SALT demonstrates how HTML can be used for telephony applications. However, SVG is designed for a graphically rich environment, and therefore unlikely to be applied to a voice-only telephony world. It is appropriate that SALT SVG profile does not consider telephony applications at this point.

SVG employs SMIL for media controls, namely, SVG applications will abide by the specification of the media queue in the SMIL Content Control Module. As per Sec. 2.8.3 of the SALT specification, the PromptQueue object can be left unimplemented when SMIL is used for content control. The section above implies such an arrangement for SVG applications as well.

Appendix B. Code Example: SALT-enabling an existing SVG application

One feature of SALT is to speech-enable existing applications without requiring a massive code rewrite. In this appendix, the sample code to SALT-enable the SVG Chart & Graph demo by Adobe is demonstrated. This is an SVG application in which the end user can enter and visualize the data in one of the three choices: point graph, pie chart, or bar chart. In Adobe's demo, the user interaction is conducted exclusively through GUI objects. (Note that the original demo was created before the SVG Recommendation was published by W3C, and therefore the sample program contains some function and property names that are not consistent with the final SVG 1.1 Recommendation. In the following, we have modified these inconsistencies based on the official W3C document.)

All SVG applications have <svg> as the XML root element. In this example, the high level document structure can be sketched as follows:

   <svg onload="Initialize(evt)" ...>
      // application utilities
      // CSS related declarations
      <script><![CDATA[
         function Initialize(evt) {
            SVGDocument doc = evt.target.ownerDocument;
            // implementations of onload event handler
            // was: evt.getTarget().getOwnerDocument();
         }
         // other script functions
      ]]></script>
      <!-- body of SVG markup -->
        // core SVG content
      <!-- body of SVG markup -->
   </svg>

Unlike all the HTML samples in SALT 1.0 specification, where listening to the document load event is often carried out at the HTML body element, this example program listens to the document load event at the root SVG element. As in other XML applications, all the event handlers follow the DOM Level 2 Event specification and take as an argument an object of DOM Event type (or equivalent, through inheritance or polymorphism). The event target can be obtained via the target property of the event object. This is in contrast to HTML where the event object is obtained through the DOM Level 0 object window.event. As mentioned in Appendix A, however, the upcoming SVG 1.2 will allow SVG developers to read the event object through the evt property of the SVGWindow object.
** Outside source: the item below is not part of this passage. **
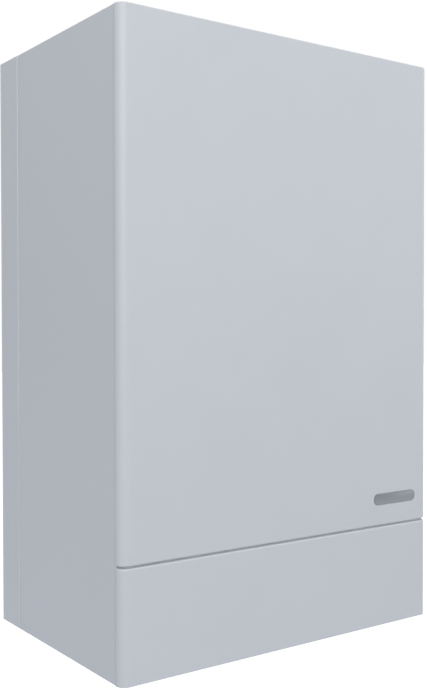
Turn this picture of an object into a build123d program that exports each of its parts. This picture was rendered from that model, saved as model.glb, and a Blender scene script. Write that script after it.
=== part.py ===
from build123d import *
import os

# A wall-hung, room-sealed combi boiler, piece by piece, in millimetres.
# X runs to the right, the front faces -Y and Z is up. The wall is the plane y = 0, and the origin is midway
# between the two fixing holes of the wall bracket. Inside the case, heights are given above its underside.

# ---- driving dimensions: the case ----
CASE_W, CASE_D, CASE_H = 550, 360, 850
HANG_HEIGHT = 770  # the fixing holes above the case's underside
SHEET = 1.0  # front panel, flap, side and top panels
FRAME_SHEET = 1.2  # rear frame, shelves and burner casing
FRAME_D = 60  # the rear frame that shows behind the side panels
SEAM, FRONT_SEAM = 1.0, 0.5  # gaps behind the side panels and behind the front panel
INSET = 1.0  # side and top panels lie this far inside the frame's outline
CORNER_R = 13  # upright edges of the front panel and the flap
ROLL_R, TOP_BEND_R = 3, 2  # bends beside the groove and along the top
RETURN_D = 14  # how far the front panel and the flap reach back
GROOVE_UP, GROOVE = 150, 2  # the dark groove between the front panel and the flap
FLANGE_W = 20  # inward flange behind the front panel
WALL_FLANGE = 14  # rear frame's flange against the wall

HALF = CASE_W / 2
FRONT = -CASE_D
SIDE_OUT = HALF - INSET
SIDE_IN = SIDE_OUT - SHEET
JOGGLE_IN = SIDE_IN - FRAME_SHEET
PANEL_BACK = -FRAME_D - SEAM
RETURN_END = FRONT + RETURN_D
FLANGE_FACE = RETURN_END + FRONT_SEAM
FLANGE_BACK = FLANGE_FACE + SHEET
FLANGE_IN = SIDE_OUT - FLANGE_W
SKIN_IN = FRONT + SHEET  # inner face of the front panel and the flap
PANEL_TOP = CASE_H - INSET
BACK_PLATE = -12  # rear face of the frame's back plate
BACK_FACE = BACK_PLATE - FRAME_SHEET

# ---- driving dimensions: fits ----
RUN_FIT = 0.05  # radial clearance of everything that turns or slides
SOFT_GAP = 0.3  # free space in front of a foam face or a magnet
HEAD_R, HEAD_T = 3.8, 2.2  # heads of the screws that hold sheet parts

# ---- driving dimensions: hinges, control box ----
HINGE_Y, HINGE_UP = FRONT + 4, 4
HINGE_R, KNUCKLE_R, KNUCKLE_W = 1.5, 2.6, 5
ARM_X, ARM_W = HALF - CORNER_R - 1, 3  # the side panels' arms that hold the hinge rod
FASCIA_HALF, FASCIA_FRONT, FASCIA_D = HALF - 25, FRONT + 18, 7
FASCIA_LOW, FASCIA_TOP = 8, 140
TRAY_HALF, TRAY_LOW, TRAY_TOP = FASCIA_HALF - 15, 12, 108
TRAY_BACK = FASCIA_FRONT + 79
MOULD = 2.5  # plastic wall of the control box
BOARD_T, BOARD_BACK = 1.6, FASCIA_FRONT + 18.6
CONTROLS_UP = 72  # height of the row of knobs
KNOB_R, KNOB_LONG, KNOB_SHAFT_R = 18, 14, 3
KNOB_X = {"mode_knob": -95, "heating_knob": -35, "hot_water_knob": 25}
GAUGE_X, GAUGE_R, NEEDLE_PIN_R = -TRAY_HALF + 60, 21, 0.8
RESET_X, RESET_R, RESET_TRAVEL = 75, 6, 2.5

# ---- driving dimensions: pipework ----
TAIL_PITCH, TAIL_Y, TAIL_END = 65, -110, -25
PIPE_BIG_R, PIPE_SMALL_R, PIPE_WALL = 11, 7.5, 1
PIPE_GAP = 1.2  # free space round a pipe where it passes a sheet
TAIL_X = {
    "flow": -2.5 * TAIL_PITCH,
    "hot": -1.5 * TAIL_PITCH,
    "gas": -0.5 * TAIL_PITCH,
    "cold": 0.5 * TAIL_PITCH,
    "return": 1.5 * TAIL_PITCH,
    "relief": 2.5 * TAIL_PITCH,
}
TAIL_R = {"flow": PIPE_BIG_R, "return": PIPE_BIG_R, "gas": PIPE_BIG_R}
VALVED = ("flow", "gas", "cold", "return")
TRAY_UP, SHELF_UP = 80, 360  # bottom tray and partition shelf
VALVE_LOW, VALVE_UP = 22, 42  # lower end and spindle height of the isolating valves
BLOCK_LOW, BLOCK_TOP, BLOCK_BACK, BLOCK_FRONT = 92, 150, -85, -145

# ---- driving dimensions: burner side ----
CHAMBER_HALF, CHAMBER_BACK, CHAMBER_FRONT = 170, -115, FRONT + 30
CHAMBER_LOW, CHAMBER_TOP, EXCHANGER_TOP = 445, 640, 700
BOARD = 12  # insulation boards
FLUE_Y, FLUE_INNER_R, FLUE_OUTER_R = -215, 30, 50
FAN_X, FAN_UP, FAN_R, FAN_HALF_D = -28, 786, 52, 25
FAN_BACK, FAN_FRONT = FLUE_Y + FAN_HALF_D, FLUE_Y - FAN_HALF_D
RISER_X = CHAMBER_HALF + 35  # risers beside the chamber
TUBES, TUBE_BACK, TUBE_FRONT = 5, CHAMBER_BACK - 45, CHAMBER_FRONT + 50
TUBE_Y = [TUBE_BACK + (TUBE_FRONT - TUBE_BACK) * i / (TUBES - 1) for i in range(TUBES)]
TUBE_UP, TUBE_R, STUB_X = 670, 8, CHAMBER_HALF + 12
PUMP_X, PUMP_Y, PUMP_UP = 130, -120, 235
VESSEL_UP, VESSEL_R = 610, 188

os.makedirs("parts", exist_ok=True)


def up(height):
    """The Z of a height above the case's underside."""
    return height - HANG_HEIGHT


def slab(x0, x1, y0, y1, low, high, mode=Mode.ADD):
    """Adds or cuts a block between two X, two Y and two heights."""
    with Locations(((x0 + x1) / 2, (y0 + y1) / 2, up((low + high) / 2))):
        Box(x1 - x0, y1 - y0, high - low, mode=mode)


def rod(start, end, radius, mode=Mode.ADD):
    """Adds or cuts a round bar between two points, each given as x, y and height."""
    a = Vector(start[0], start[1], up(start[2]))
    b = Vector(end[0], end[1], up(end[2]))
    with Locations(Plane(origin=a, z_dir=b - a)):
        Cylinder(radius, (b - a).length, align=(Align.CENTER, Align.CENTER, Align.MIN), mode=mode)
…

The core of the graphical rendering appears in the SVG body section where SVG elements such as <g>, <path>, etc., are used to draw various shapes. The user interactions are managed through the corresponding event handlers implemented in the script section. In other words, the self hosting structure of SVG resembles that of HTML and SMIL. As a result, the procedure to SALT-enable this SVG document is very similar to SALT-enabling any HTML documents. For example, we can introduce a SALT listen object to allow user to enter data in speech by adding the following three lines of code at the end of the main body section:

   <!-- body of SVG markup -->
      // core SVG content
      <listen xmlns="http://..." onreco="handleReco(evt)">
         <grammar src="recogrammar.grxml"/>
      </listen>
   <!-- body of SVG markup -->

Since SVG is an XML application, it allows "foreign" XML elements (2) fully decorated with their namespaces, such as the SALT listen element in this case. The listen element loads in a recognition grammar, and has a handleReco handler registered with the recognition event. The recognition grammar includes simple semantic interpretation and produces outcome in XML. For example, a sentence like "add five to United State" will generate the outcome in the recognition XML (here called SML) as:

   <sml confidence="0.7" text="add five to United States">
      <cmd text="add">Add</cmd>
      <number text="five">5</number>
      <label text="United Sates">US</label>
   </sml>

The event handler parses the outcome using XPath and invokes the proper actions:

   function handleReco(evt) {
      var obj = evt.getTarget().recoresut; // obtain the SML
      var cmd = obj.selectSingleNode("//cmd");
      if (cmd.text == "Clear")
         clearChart();
      else if (cmd.text == "Delete")
         clearOuties();
      else if (cmd.text == "Add") {
         var num = obj.selectSingleNode("//number");
         var itm = obj.selectSingleNode("//label");
         addChartValue(num, itm, false);
      }
      ...
   }

Note the functions clearChart, clearOuties, and addChartValue, are existing routines for GUI interaction. The SALT speech event handler can invoke these routines, and thereby reuse the existing interaction logic, by acting like a speech "event translator" as shown in the example above.

Appendix C: References

[1] http://www.saltforum.org/saltforum/downloads/SALT1.0.pdf
[2] http://www.w3.org/TR/SVG11/
[3] http://www.w3.org/TR/SVGMobile/


Notes

(1) DOM Level 0 objects, pioneered by AOL Netscape and followed by major browser vendors, were referred to in the W3C DOM Level 1 but have not been officially recommended by W3C.
(2) Although SVG only considers rendering arbitrary XML documents in its current version, the upcoming version will further allow foreign XML document authors to extend SVG and include customized behavior models so as to create a richer user interaction.